Some of the Jews were persuaded and joined Paul and Silas, as did a large number of God-fearing Greeks and quite a few prominent women.
This is one of the few verses in the NNIV in which the previous ONIV text, unchanged in the TNIV, received a touch-up, from "not a few" to "quite a few." Apparently just the fact that it had 'women' in it brought it under the special review of the CBT, who were generally too busy to fix anything in the TNIV other than what had been brought up on gender-related grounds.
Interestingly enough, while the Thessalonians were explicitly mentioned in v. 11-12, they aren't mentioned here--even though the city in which people believed isn't mentioned in either verse, and their racial identity isn't explicit in either verse. Were the NIV to have followed the same scheme as it did in v. 11-12, v. 4 would read "Some of the Thessalonian Jews."

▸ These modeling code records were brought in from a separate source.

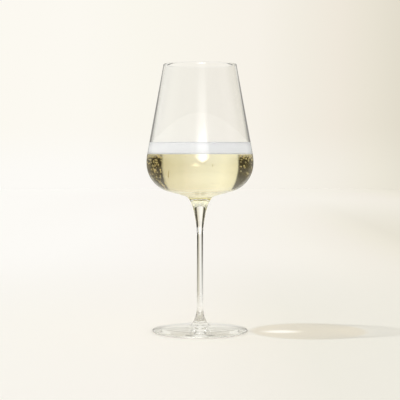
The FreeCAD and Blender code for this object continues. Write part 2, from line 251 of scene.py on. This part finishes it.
class Nodes:
    """Short names for the few node kinds that the materials and the world use."""

    def __init__(self, tree):
        self.tree = tree

    def new(self, kind, inputs=None, **settings):
        """A node with its settings, and its inputs set or linked to another node's output."""
        node = self.tree.nodes.new(kind)
        for key, value in settings.items():
            setattr(node, key, value)
        for key, value in (inputs or {}).items():
            if isinstance(value, bpy.types.NodeSocket):
                self.tree.links.new(value, node.inputs[key])
            elif isinstance(value, tuple) and node.inputs[key].type == "RGBA":
                node.inputs[key].default_value = (*value, 1)
            else:
                node.inputs[key].default_value = value
        return node

    def math(self, operation, a, b=None):
        inputs = {0: a} if b is None else {0: a, 1: b}
        return self.new("ShaderNodeMath", inputs, operation=operation).outputs["Value"]

    def vector(self, operation, inputs, output):
        return self.new("ShaderNodeVectorMath", inputs, operation=operation).outputs[output]

    def step(self, value, low, high):
        """0 up to low, 1 from high."""
        return self.new("ShaderNodeMapRange", {"Value": value, "From Min": low, "From Max": high},
                        interpolation_type="SMOOTHSTEP").outputs["Result"]

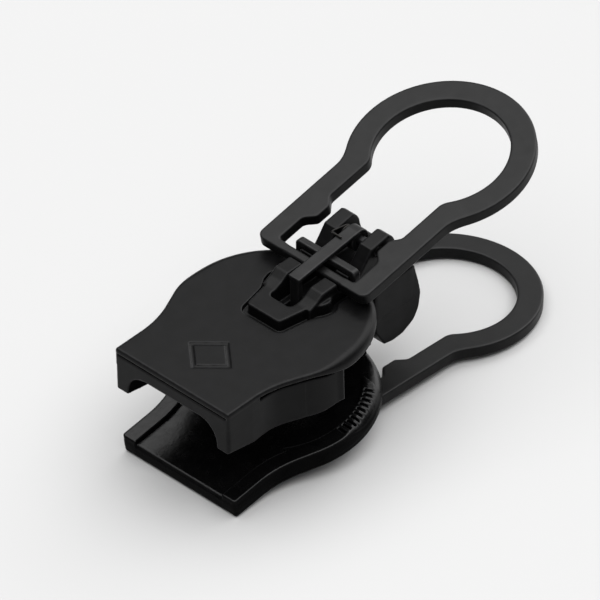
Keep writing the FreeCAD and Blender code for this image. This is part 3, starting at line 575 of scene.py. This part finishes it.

Now, what we have here in the NNIV are three subsets of Thessalonians:
1) Members of the Jewish synagogue;
2) Greek Proselytes;
3) Prominent women (the reading of D-05 & p127 is explicitly "wives of prominent men).
In this, the NNIV is only making explicit what is already implicit in the context. But in separating the first two subsets, the text implies that these Greek proselytes didn't attend the Jewish synagogue. But let's look closer at this last subset, because the NNIV is the first major bible version edited after p127 was published in 2009.
p127, like most papyri, exhibits a rather erratic text, but unlike most papyri of the first five centuries (its fifth-century date making it approximately contemporaneous with D-05), it doesn't contain an Alexandrian text. Furthermore, although it reads with 05 in several places where D-05 had a singular reading (this being one of them), it actually seems to chart a third course of its own overall.
Most places, the CBT more or less ignored readings of D, especially if they were singular. But not in Mark 1:41, where only in the 2001 TNIV did they make the switch to "indignant" from "filled with compassion" in describing Jesus as he healed the leper. And in fact this reading is found in only two Greek manuscripts, D being one of them (actually, as it turns out--not that the CBT would have known that--the other manuscript doesn't even follow D at all). Following such paucity of evidence, they were obliged to put in the footnote, "Many manuscripts, Jesus was filled with compassion.
But here in Acts, it suited their purposes to ignore the reading of D+1, as it would interfere with their agenda of always bringing women to the fore whenever possible.